Он сделал все ровно наоборот, но гениально.

РГ | В вашем союзе вы оставались режиссером и дома? Лидировали вы или Евстигнеев?

Волчек | Конечно, я. Он был самым терпимым человеком из всех моих мужей. Мне рассказывали, как он удивлялся обнаружившимся у меня режиссерским способностям: "Откуда это у Гальки?" Я никогда не чувствовала при нем никакого страха, если при нем меня хвалили. Ему это было приятно. Он мной гордился.

РГ | Как вы сочинили для него роль Сатина в спектакле "На дне"? По свидетельству очевидцев, это одна из самых великих актерских работ в ХХ веке.

Волчек | Само назначение его на эту роль уже было решением. Конечно, все главные смыслы спектакля проходили через четвертый акт, прежде всего через монологи Сатина. Задумка моя была в том, что, когда Сатин произносит про человека, который звучит гордо, вся массовка и он сам должны умирать от смеха. Этому решению был подчинен весь ход спектакля. Но наступил август 68-го года, и он застал нас в отпуске. Женя был уже женат, и я была замужем за другим. Я сидела в санатории в Кисловодске, слушала трагические голоса из Чехословакии и понимала, что после этого уже нельзя смеяться над тем, что человек - это звучит гордо. Над этим можно только плакать. Я приехала в Москву и перестроила весь спектакль. Евстигнеев очень на это откликнулся. Он так почувствовал эту трагическую ноту и так ее сыграл, что уже никто не смеялся. Я как-то попыталась ввести совершенно замечательного Гафта на эту роль, но это было невозможно ни ему, ни нам. А я смогла вернуться к "На дне" только много лет спустя, в другой стране и с совершенно другим артистом.

РГ | Как те дурачества, о которых вы рассказывали, соединялись в Евстигнееве с огромным трагическим даром?

Волчек | Он просто был ходячей творческой лабораторией, в которой варилось все. Его, может быть, самая гениальная роль - Абрам Шварц в "Матросской тишине" Галича. Ужас, что этого никто не видел, что это не снято. Когда мы показывали спектакль комиссии, из зала вывели билетеров, не пустили ни одного человека, кроме тех, кто играл. Но я стояла в кулисах и каждый раз видела эту гениальную сцену Абрама Шварца с сыном - Жени с Квашой. Это была такая трагическая высота, что перехватывало дыхание.
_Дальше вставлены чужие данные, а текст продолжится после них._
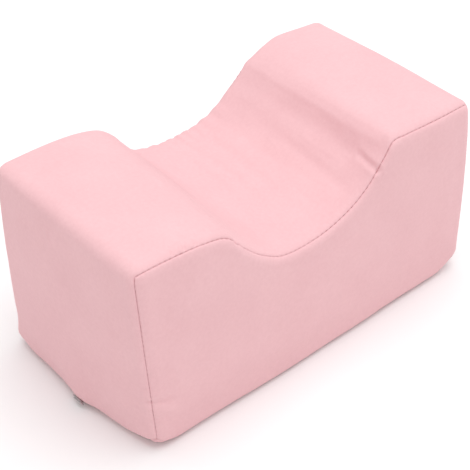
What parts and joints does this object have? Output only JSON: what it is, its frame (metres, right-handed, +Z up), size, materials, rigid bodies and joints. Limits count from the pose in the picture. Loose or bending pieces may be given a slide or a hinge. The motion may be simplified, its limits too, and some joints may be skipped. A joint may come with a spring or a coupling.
{
  "type": "leg elevation pillow",
  "caption": "Foam block pillow in a sewn fabric cover, with a rounded channel across its top that holds the legs or knees up and apart.",
  "frame": {"origin": "middle of the base, on the surface that the pillow rests on", "axes": "+Z up, X along the pillow's length with the end that shows the zip's slider at -X, -Y towards the seamed front panel, legs lie along Y"},
  "size_m": [0.3049, 0.154, 0.1537],
  "materials": {
    "cover_pink": "soft brushed knit, matt with a faint sheen",
    "zip_metal": "satin grey zip slider"
  },
  "bodies": {
    "root": {"pillow": "cover_pink", "zip_slider": "zip_metal"}
  },
  "joints": []
}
Я считаю, что своего Лира он так и не сыграл. Не сыграл Шварца, не сыграл большой трагедии. Слава богу, на его пути появился Преображенский в "Собачьем сердце", но это в кино, а в театре такой трагической высоты, на которую он был способен, у него почти не оказалось. Только две - Сатин и несыгранный Абрам Шварц.

Сказать, что ему не повезло, нельзя. Он много сыграл. Но он не реализовался до конца.

РГ | А он страдал от этого?

Волчек | Он этого не обсуждал. Он очень закрытый был человек.

РГ | Вам не мешала эта закрытость в семейной жизни?

Волчек | Мы жили очень хорошо, не надсадно. Какая-то трагическая случайность разлучила нас. Мой максимализм, как сказал Женя, сломал нашу жизнь. Может быть. Даже, наверное. Он сказал это в конце жизни, и я обалдела от такой внезапной исповедальности очень закрытого человека. Не в его природе было быть откровенным.

РГ | А с Евстигнеевым возможна была бы долгая гармоничная семейная жизнь?

Волчек | С Женей - да. Он никогда бы резких шагов не сделал. Но это судьба. Значит, так было суждено.

РГ | Как вы можете назвать субстанцию по имени Евстигнеев?

Волчек | Он соединял в себе несоединимое - самую высокую точку фарса и способность к высочайшей трагедии. Все его существо было пронизано этими состояниями.